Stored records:
-- start --

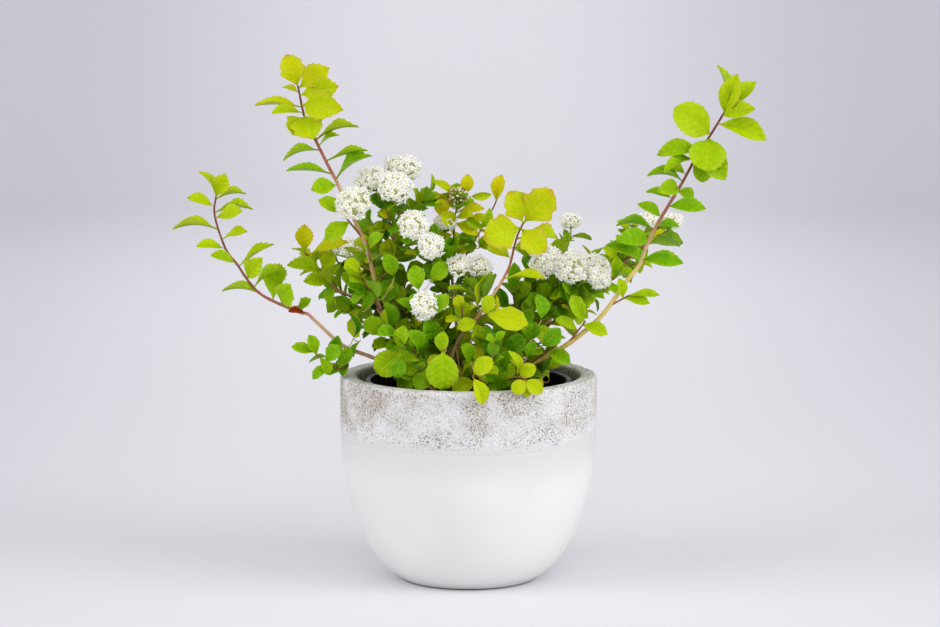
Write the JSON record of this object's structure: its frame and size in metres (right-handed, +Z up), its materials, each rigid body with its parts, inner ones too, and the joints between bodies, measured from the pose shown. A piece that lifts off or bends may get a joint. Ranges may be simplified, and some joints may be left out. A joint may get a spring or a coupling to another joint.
{
  "type": "potted spiraea",
  "caption": "Golden-leaved spiraea with white flower heads, in a black nursery pot that stands in a white glazed stoneware cover pot with an unglazed rim band.",
  "frame": {"origin": "centre of the cover pot's flat base, on the surface that the pot stands on", "axes": "+Z up along the pot's axis; +X to the right along the plant's widest spread; -Y towards the viewer of the display side"},
  "size_m": [0.4359, 0.1961, 0.3874],
  "materials": {
    "glazed_stoneware": "satin white glaze over stoneware, with a bare speckled grey band at the rim",
    "black_plastic": "thin black plastic, slightly shiny at the lip",
    "potting_soil": "moist dark peat compost with bark crumbs",
    "bark": "smooth tan and red-brown young bark",
    "green_leaf": "thin mid-green leaves inside the plant",
    "bright_leaf": "thin yellow-green leaves, golden at the shoots' ends",
    "golden_leaf": "thin golden leaves with orange margins",
    "red_leaf": "one old leaf that has turned deep red",
    "petal": "matt creamy white blossoms",
    "bud": "closed green and brown buds"
  },
  "bodies": {
    "root": {"cover_pot": "glazed_stoneware", "nursery_pot": "black_plastic", "potting_soil": "potting_soil", "flower_head_top_back": "petal", "flower_head_top_front": "petal", "flower_head_top_left": "petal", "flower_head_left_front": "petal", "flower_head_centre": "petal", "flower_head_centre_low": "petal", "flower_head_centre_back": "petal", "flower_head_middle_left": "petal", "flower_head_middle_right": "petal", "flower_head_front": "petal", "flower_head_right_inner": "petal", "flower_head_right_middle": "petal", "flower_head_right_outer": "petal", "flower_head_back_middle": "petal", "flower_head_back_right_a": "petal", "flower_head_back_right_b": "petal", "flower_head_back_left_a": "petal", "flower_head_back_left_b": "petal", "bud_head": "bud", "cane_left_low": "bark", "cane_left_tall": "bark", "cane_left_small": "bark", "cane_flower": "bark", "cane_middle": "bark", "cane_gold": "bark", "cane_right": "bark", "cane_right_inner": "bark", "cane_back_left": "bark", "cane_back_right": "bark", "red_leaf": "red_leaf", "shoot_left_low": "bright_leaf", "shoot_left_tall": "bright_leaf", "shoot_left_small": "bright_leaf", "shoot_middle": "bright_leaf", "shoot_gold": "golden_leaf", "shoot_right": "bright_leaf", "basal_shoot_left": "bright_leaf", "basal_shoot_front_left": "bright_leaf", "basal_shoot_front_middle": "bright_leaf", "basal_shoot_front_right": "bright_leaf", "side_shoot_trailing": "green_leaf", "side_shoot_tall_upper": "green_leaf", "side_shoot_tall_lower": "green_leaf", "side_shoot_flower_low": "green_leaf", "side_shoot_flower_high": "green_leaf", "side_shoot_middle_left": "green_leaf", "side_shoot_middle_right": "green_leaf", "side_shoot_gold_left": "green_leaf", "side_shoot_gold_right": "green_leaf", "side_shoot_inner_up": "green_leaf", "side_shoot_inner_out": "green_leaf", "side_shoot_right_low": "green_leaf", "side_shoot_right_middle": "green_leaf", "side_shoot_right_upper": "green_leaf", "side_shoot_back_left": "green_leaf", "side_shoot_back_middle": "green_leaf", "side_shoot_back_right": "green_leaf"}
  },
  "joints": []
}
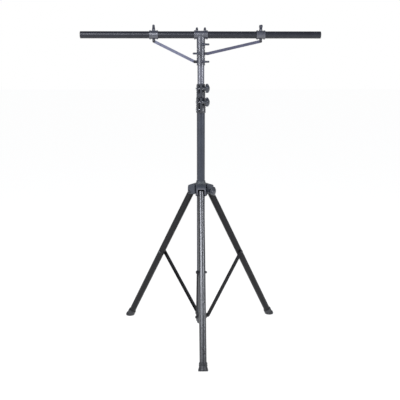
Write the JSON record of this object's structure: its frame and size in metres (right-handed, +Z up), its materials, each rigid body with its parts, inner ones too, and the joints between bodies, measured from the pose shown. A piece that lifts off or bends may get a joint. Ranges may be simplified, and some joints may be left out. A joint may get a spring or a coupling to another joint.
{
  "type": "lighting t bar stand",
  "caption": "Folding lighting stand: telescopic mast on a braced tripod with a sliding leg hub, topped by a T head whose cross bar is propped by struts from sliding collars.",
  "frame": {"origin": "where the mast's axis meets the floor", "axes": "+Z up the mast, +X along the cross bar to the right as seen from the front leg's side, -Y towards the front leg"},
  "size_m": [1.2, 0.7542, 1.6259],
  "materials": {
    "mast_coat": "matte black powder coat",
    "gloss_coat": "gloss black enamel",
    "leg_coat": "satin black powder coat",
    "brace_coat": "matte black powder coat",
    "bar_coat": "satin black powder coat",
    "head_coat": "satin dark grey enamel",
    "strut_coat": "satin dark grey enamel",
    "moulding": "fine-grained black moulding",
    "bush_plastic": "smooth black moulding",
    "cap_plastic": "satin black moulding",
    "knob_plastic": "semi-gloss dark moulding",
    "wing_coat": "dark plated casting",
    "rubber": "moulded black rubber",
    "plated": "bright plated steel"
  },
  "bodies": {
    "mast": {"mast_outer_tube": "mast_coat", "mast_bottom_plug": "cap_plastic", "lower_collar": "moulding", "lower_collar_bolts": "plated", "lower_clamp": "moulding", "lower_clamp_bolts": "plated"},
    "hub": {"leg_hub": "moulding", "hub_bush": "bush_plastic", "hub_bolts": "plated"},
    "hub_lock": {"hub_knob": "knob_plastic"},
    "leg_front": {"leg_front": "leg_coat", "leg_end_front": "bush_plastic", "foot_front": "rubber", "leg_nut_front": "plated"},
    "leg_right": {"leg_right": "leg_coat", "leg_end_right": "bush_plastic", "foot_right": "rubber", "leg_nut_right": "plated"},
    "leg_left": {"leg_left": "leg_coat", "leg_end_left": "bush_plastic", "foot_left": "rubber", "leg_nut_left": "plated"},
    "leg_brace_front": {"leg_brace_front": "brace_coat", "brace_bolt_front": "plated"},
    "leg_brace_right": {"leg_brace_right": "brace_coat", "brace_bolt_right": "plated"},
    "leg_brace_left": {"leg_brace_left": "brace_coat", "brace_bolt_left": "plated"},
    "lower_knob": {"lower_clamp_knob": "knob_plastic"},
    "middle_mast": {"mast_middle_tube": "gloss_coat", "middle_guide": "bush_plastic", "upper_clamp": "moulding", "upper_clamp_bolt": "plated"},
    "upper_knob": {"upper_clamp_knob": "knob_plastic"},
    "inner_mast": {"mast_inner_tube": "gloss_coat", "inner_guide": "bush_plastic"},
    "head": {"tee_head": "head_coat", "bar_left": "bar_coat", "bar_right": "bar_coat", "bar_cap_left": "cap_plastic", "bar_cap_right": "cap_plastic"},
    "tee_screw_left": {"tee_screw_left": "wing_coat"},
    "tee_screw_right": {"tee_screw_right": "wing_coat"},
    "sleeve_screw": {"sleeve_screw": "wing_coat"},
    "lower_brace_collar": {"brace_collar_lower": "head_coat", "lug_nut_lower": "plated"},
    "upper_brace_collar": {"brace_collar_upper": "head_coat", "lug_nut_upper": "plated"},
    "collar_screw_lower": {"collar_screw_lower": "wing_coat"},
    "collar_screw_upper": {"collar_screw_upper": "wing_coat"},
    "saddle_left": {"saddle_left": "head_coat", "saddle_rivet_left": "plated"},
    "saddle_right": {"saddle_right": "head_coat", "saddle_rivet_right": "plated"},
    "saddle_screw_left": {"saddle_screw_left": "wing_coat"},
    "saddle_screw_right": {"saddle_screw_right": "wing_coat"},
    "strut_left": {"strut_left": "strut_coat", "strut_bolt_left": "plated"},
    "strut_right": {"strut_right": "strut_coat", "strut_bolt_right": "plated"}
  },
  "joints": [
    {"name": "hub_slide", "type": "slide", "parent": "mast", "child": "hub", "axis": [0, 0, 1], "range_m": [0, 0.11088]},
    {"name": "hub_lock_turn", "type": "hinge", "parent": "hub", "child": "hub_lock", "pos_m": [0.05196, -0.03, 0.788], "axis": [0.866, -0.5, 0], "range_deg": [0, 540]},
    {"name": "leg_front_fold", "type": "hinge", "parent": "hub", "child": "leg_front", "pos_m": [0, -0.0565, 0.776], "axis": [1, 0, 0], "range_deg": [0, 28.07]},
    {"name": "leg_right_fold", "type": "hinge", "parent": "hub", "child": "leg_right", "pos_m": [0.04893, 0.02825, 0.776], "axis": [-0.5, 0.866, 0], "range_deg": [0, 28.07]},
    {"name": "leg_left_fold", "type": "hinge", "parent": "hub", "child": "leg_left", "pos_m": [-0.04893, 0.02825, 0.776], "axis": [-0.5, -0.866, 0], "range_deg": [0, 28.07]},
    {"name": "leg_brace_front_fold", "type": "hinge", "parent": "mast", "child": "leg_brace_front", "pos_m": [0, -0.032, 0.09], "axis": [1, 0, 0], "range_deg": [-29.64, 0]},
    {"name": "leg_brace_right_fold", "type": "hinge", "parent": "mast", "child": "leg_brace_right", "pos_m": [0.02771, 0.016, 0.09], "axis": [-0.5, 0.866, 0], "range_deg": [-29.64, 0]},
    {"name": "leg_brace_left_fold", "type": "hinge", "parent": "mast", "child": "leg_brace_left", "pos_m": [-0.02771, 0.016, 0.09], "axis": [-0.5, -0.866, 0], "range_deg": [-29.64, 0]},
    {"name": "lower_knob_turn", "type": "hinge", "parent": "mast", "child": "lower_knob", "pos_m": [0.03, -0.032, 1.246], "axis": [1, 0, 0], "range_deg": [0, 540]},
    {"name": "middle_slide", "type": "slide", "parent": "mast", "child": "middle_mast", "axis": [0, 0, 1], "range_m": [0, 0.9]},
    {"name": "upper_knob_turn", "type": "hinge", "parent": "middle_mast", "child": "upper_knob", "pos_m": [0.03, -0.032, 1.314], "axis": [1, 0, 0], "range_deg": [0, 540]},
    {"name": "inner_slide", "type": "slide", "parent": "middle_mast", "child": "inner_mast", "axis": [0, 0, 1], "range_m": [-0.05, 0.7]},
    {"name": "head_swivel", "type": "hinge", "parent": "inner_mast", "child": "head", "pos_m": [0, 0, 1.53], "axis": [0, 0, 1], "continuous": true},
    {"name": "tee_screw_left_turn", "type": "hinge", "parent": "head", "child": "tee_screw_left", "pos_m": [-0.02, 0, 1.61], "axis": [0, 0, 1], "range_deg": [0, 450]},
    {"name": "tee_screw_right_turn", "type": "hinge", "parent": "head", "child": "tee_screw_right", "pos_m": [0.02, 0, 1.61], "axis": [0, 0, 1], "range_deg": [0, 450]},
    {"name": "sleeve_screw_turn", "type": "hinge", "parent": "head", "child": "sleeve_screw", "pos_m": [0.02, -0.03464, 1.53], "axis": [0.5, -0.866, 0], "range_deg": [0, 450]},
    {"name": "lower_collar_slide", "type": "slide", "parent": "head", "child": "lower_brace_collar", "axis": [0, 0, -1], "range_m": [0, 0.03]},
    {"name": "upper_collar_slide", "type": "slide", "parent": "head", "child": "upper_brace_collar", "axis": [0, 0, -1], "range_m": [0, 0.03002]},
    {"name": "collar_screw_lower_turn", "type": "hinge", "parent": "lower_brace_collar", "child": "collar_screw_lower", "pos_m": [0.02, -0.03464, 1.446], "axis": [0.5, -0.866, 0], "range_deg": [0, 450]},
    {"name": "collar_screw_upper_turn", "type": "hinge", "parent": "upper_brace_collar", "child": "collar_screw_upper", "pos_m": [-0.02, -0.03464, 1.486], "axis": [-0.5, -0.866, 0], "range_deg": [0, 450]},
    {"name": "saddle_left_slide", "type": "slide", "parent": "head", "child": "saddle_left", "axis": [1, 0, 0], "range_m": [0, 0.0177]},
    {"name": "saddle_screw_left_turn", "type": "hinge", "parent": "saddle_left", "child": "saddle_screw_left", "pos_m": [-0.235, 0, 1.615], "axis": [0, 0, 1], "range_deg": [0, 450]},
    {"name": "strut_left_swing", "type": "hinge", "parent": "saddle_left", "child": "strut_left", "pos_m": [-0.235, -0.0043, 1.546], "axis": [0, 1, 0], "range_deg": [0, 8.81]},
    {"name": "saddle_right_slide", "type": "slide", "parent": "head", "child": "saddle_right", "axis": [-1, 0, 0], "range_m": [0, 0.00867]},
    {"name": "saddle_screw_right_turn", "type": "hinge", "parent": "saddle_right", "child": "saddle_screw_right", "pos_m": [0.299, 0, 1.615], "axis": [0, 0, 1], "range_deg": [0, 450]},
    {"name": "strut_right_swing", "type": "hinge", "parent": "saddle_right", "child": "strut_right", "pos_m": [0.299, -0.0043, 1.546], "axis": [0, 1, 0], "range_deg": [-6.62, 0]}
  ],
  "couplings": [
    {"joint": "leg_front_fold", "follows": "hub_slide", "rad_per_m": 4.4155},
    {"joint": "leg_right_fold", "follows": "hub_slide", "rad_per_m": 4.4155},
    {"joint": "leg_left_fold", "follows": "hub_slide", "rad_per_m": 4.4155},
    {"joint": "leg_brace_front_fold", "follows": "hub_slide", "rad_per_m": -4.6617},
    {"joint": "leg_brace_right_fold", "follows": "hub_slide", "rad_per_m": -4.6617},
    {"joint": "leg_brace_left_fold", "follows": "hub_slide", "rad_per_m": -4.6617},
    {"joint": "upper_collar_slide", "follows": "lower_collar_slide", "ratio": 1},
    {"joint": "saddle_left_slide", "follows": "lower_collar_slide", "ratio": 0.58926},
    {"joint": "strut_left_swing", "follows": "lower_collar_slide", "rad_per_m": 5.1139},
    {"joint": "saddle_right_slide", "follows": "lower_collar_slide", "ratio": 0.28827},
    {"joint": "strut_right_swing", "follows": "lower_collar_slide", "rad_per_m": -3.8393}
  ]
}
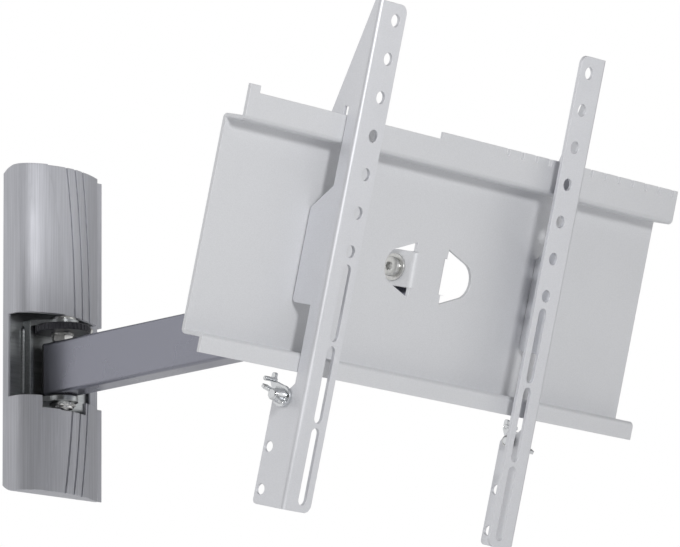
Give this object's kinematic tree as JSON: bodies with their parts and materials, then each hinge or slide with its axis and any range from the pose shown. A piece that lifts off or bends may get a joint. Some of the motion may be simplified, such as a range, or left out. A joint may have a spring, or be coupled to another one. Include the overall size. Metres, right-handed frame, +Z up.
{
  "type": "tv wall mount",
  "caption": "Wall mount with a moulded cover, one swivelling arm, a tilting face panel and two sliding brackets for a television.",
  "frame": {"origin": "middle of the wall plate's back face, on the wall", "axes": "+Z up, +Y into the wall, the arm reaches out along -Y, +X to the right seen from the room"},
  "size_m": [0.4439, 0.4662, 0.3202],
  "materials": {
    "silver_paint": "satin",
    "bracket_paint": "satin",
    "arm_paint": "satin",
    "cover_plastic": "satin",
    "zinc_plate": "satin",
    "bright_steel": "satin",
    "latch_chrome": "gloss",
    "black_steel": "satin",
    "black_nylon": "matte"
  },
  "bodies": {
    "wall": {"wall_plate": "zinc_plate", "wall_cover": "cover_plastic", "pivot_bracket": "zinc_plate", "bearing_ring": "black_steel", "ring_screw": "bright_steel", "ring_washer": "bright_steel", "ring_nut": "bright_steel", "wall_bolt": "bright_steel", "wall_lock_nut": "bright_steel", "wall_glide": "black_nylon"},
    "arm": {"arm_tube": "arm_paint", "arm_cap_wall": "black_nylon", "arm_cap_head": "black_nylon", "arm_bush_wall": "black_nylon", "arm_bush_head": "black_nylon"},
    "head": {"head_yoke": "arm_paint", "head_bolt": "bright_steel", "head_lock_nut": "bright_steel", "head_glide_top": "black_nylon", "head_glide_bottom": "black_nylon"},
    "face": {"face_panel": "silver_paint", "tilt_bolt": "bright_steel", "tilt_washer_left": "bright_steel", "tilt_washer_right": "bright_steel", "tilt_lock_nut": "bright_steel"},
    "bracket_left": {"bracket_left": "bracket_paint"},
    "latch_left": {"latch_hook_left": "latch_chrome", "latch_screw_left": "latch_chrome", "latch_knob_left": "latch_chrome", "latch_nut_left": "bright_steel", "thumb_pin_left": "latch_chrome"},
    "bracket_right": {"bracket_right": "bracket_paint"},
    "latch_right": {"latch_hook_right": "latch_chrome", "latch_screw_right": "latch_chrome", "latch_knob_right": "latch_chrome", "latch_nut_right": "bright_steel", "thumb_pin_right": "latch_chrome"}
  },
  "joints": [
    {"name": "arm_swivel", "type": "hinge", "parent": "wall", "child": "arm", "pos_m": [-0.007, -0.022, -0.029], "axis": [0, 0, 1], "range_deg": [-85, 85]},
    {"name": "head_swivel", "type": "hinge", "parent": "arm", "child": "head", "pos_m": [-0.007, -0.336, -0.029], "axis": [0, 0, -1], "range_deg": [-73, 87]},
    {"name": "face_tilt", "type": "hinge", "parent": "head", "child": "face", "pos_m": [-0.00304, -0.36826, -0.011], "axis": [0.9925, 0.1219, 0], "range_deg": [-20, 0]},
    {"name": "bracket_slide_left", "type": "slide", "parent": "face", "child": "bracket_left", "axis": [0.9925, 0.1219, 0], "range_m": [-0.09, 0.06]},
    {"name": "bracket_slide_right", "type": "slide", "parent": "face", "child": "bracket_right", "axis": [0.9925, 0.1219, 0], "range_m": [-0.06, 0.11]},
    {"name": "latch_turn_left", "type": "hinge", "parent": "bracket_left", "child": "latch_left", "pos_m": [-0.12871, -0.38272, -0.11116], "axis": [-0.9925, -0.1219, 0], "range_deg": [-35, 60]},
    {"name": "latch_turn_right", "type": "hinge", "parent": "bracket_right", "child": "latch_right", "pos_m": [0.10255, -0.35433, -0.11116], "axis": [-0.9925, -0.1219, 0], "range_deg": [-35, 60]}
  ]
}
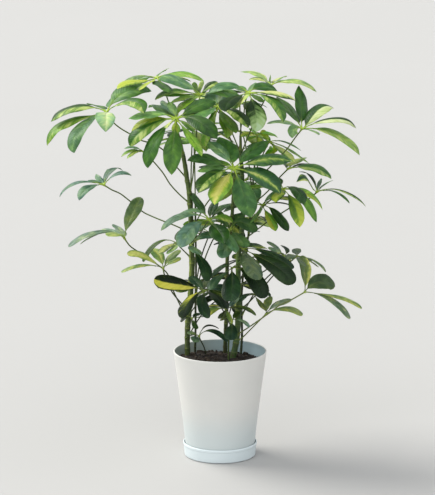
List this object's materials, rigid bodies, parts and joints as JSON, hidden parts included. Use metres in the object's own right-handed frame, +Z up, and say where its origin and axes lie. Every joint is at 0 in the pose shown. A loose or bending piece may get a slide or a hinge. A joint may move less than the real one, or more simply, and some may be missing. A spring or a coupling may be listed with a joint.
{
  "type": "potted umbrella plant",
  "caption": "Leafy variegated umbrella plant with whorled leaflets on long stalks, growing in soil in a plain tapered pot on a round saucer.",
  "frame": {"origin": "centre of the saucer's flat underside, on the pot's axis", "axes": "+Z up along the pot's axis, -Y towards the front of the plant, +X to the right seen from the front"},
  "size_m": [0.5231, 0.3619, 0.6413],
  "materials": {
    "pot_plastic": "satin white moulded plastic",
    "saucer_plastic": "satin white moulded plastic",
    "soil": "loose dark brown potting mix, crumbly and matte",
    "stem": "smooth olive green stem, satin",
    "leaf_dark": "leathery dark green leaf, semi-gloss top",
    "leaf_mid": "leathery mid green leaf with yellow-green patches, semi-gloss top",
    "leaf_pale": "leathery yellow-green leaf, semi-gloss top"
  },
  "bodies": {
    "root": {"saucer": "saucer_plastic", "pot": "pot_plastic", "soil": "soil", "stem_left": "stem", "stem_left_thin": "stem", "stem_centre": "stem", "stem_right": "stem", "stem_right_thin": "stem", "stem_shoot": "stem", "leaf_front_01": "leaf_dark", "leaf_front_02": "leaf_dark", "leaf_left_01": "leaf_mid", "leaf_right_01": "leaf_mid", "leaf_front_03": "leaf_dark", "leaf_back_01": "leaf_dark", "leaf_centre_01": "leaf_dark", "leaf_right_02": "leaf_mid", "leaf_centre_02": "leaf_dark", "leaf_front_04": "leaf_dark", "leaf_back_02": "leaf_dark", "leaf_back_03": "leaf_dark", "leaf_left_02": "leaf_mid", "leaf_front_05": "leaf_dark", "leaf_right_03": "leaf_dark", "leaf_right_04": "leaf_dark", "leaf_back_04": "leaf_dark", "leaf_left_03": "leaf_dark", "leaf_front_06": "leaf_dark", "leaf_left_04": "leaf_dark", "leaf_left_05": "leaf_mid", "leaf_back_05": "leaf_dark", "leaf_back_06": "leaf_dark", "leaf_front_07": "leaf_dark", "leaf_front_08": "leaf_mid", "leaf_centre_03": "leaf_dark", "leaf_back_07": "leaf_dark", "leaf_right_05": "leaf_mid", "leaf_right_06": "leaf_dark", "leaf_left_06": "leaf_mid", "leaf_back_08": "leaf_dark", "leaf_right_07": "leaf_dark", "leaf_front_09": "leaf_dark", "leaf_back_09": "leaf_dark", "leaf_left_07": "leaf_mid", "leaf_right_08": "leaf_dark", "leaf_back_10": "leaf_dark", "leaf_centre_04": "leaf_pale", "leaf_back_11": "leaf_mid", "leaf_right_09": "leaf_mid", "leaf_back_12": "leaf_dark", "leaf_left_08": "leaf_mid", "leaf_back_13": "leaf_dark", "leaf_left_09": "leaf_mid", "leaf_front_10": "leaf_mid", "leaf_centre_05": "leaf_mid", "leaf_centre_06": "leaf_dark", "leaf_back_14": "leaf_mid", "leaf_left_10": "leaf_dark"}
  },
  "joints": []
}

-- end --

#### EXERCISE OBJECTIVE:
Pull out every line containing "frame".

#### CORRECT RESPONSE:
Write the JSON record of this object's structure: its frame and size in metres (right-handed, +Z up), its materials, each rigid body with its parts, inner ones too, and the joints between bodies, measured from the pose shown. A piece that lifts off or bends may get a joint. Ranges may be simplified, and some joints may be left out. A joint may get a spring or a coupling to another joint.
  "frame": {"origin": "centre of the cover pot's flat base, on the surface that the pot stands on", "axes": "+Z up along the pot's axis; +X to the right along the plant's widest spread; -Y towards the viewer of the display side"},
Write the JSON record of this object's structure: its frame and size in metres (right-handed, +Z up), its materials, each rigid body with its parts, inner ones too, and the joints between bodies, measured from the pose shown. A piece that lifts off or bends may get a joint. Ranges may be simplified, and some joints may be left out. A joint may get a spring or a coupling to another joint.
  "frame": {"origin": "where the mast's axis meets the floor", "axes": "+Z up the mast, +X along the cross bar to the right as seen from the front leg's side, -Y towards the front leg"},
Give this object's kinematic tree as JSON: bodies with their parts and materials, then each hinge or slide with its axis and any range from the pose shown. A piece that lifts off or bends may get a joint. Some of the motion may be simplified, such as a range, or left out. A joint may have a spring, or be coupled to another one. Include the overall size. Metres, right-handed frame, +Z up.
  "frame": {"origin": "middle of the wall plate's back face, on the wall", "axes": "+Z up, +Y into the wall, the arm reaches out along -Y, +X to the right seen from the room"},
List this object's materials, rigid bodies, parts and joints as JSON, hidden parts included. Use metres in the object's own right-handed frame, +Z up, and say where its origin and axes lie. Every joint is at 0 in the pose shown. A loose or bending piece may get a slide or a hinge. A joint may move less than the real one, or more simply, and some may be missing. A spring or a coupling may be listed with a joint.
  "frame": {"origin": "centre of the saucer's flat underside, on the pot's axis", "axes": "+Z up along the pot's axis, -Y towards the front of the plant, +X to the right seen from the front"},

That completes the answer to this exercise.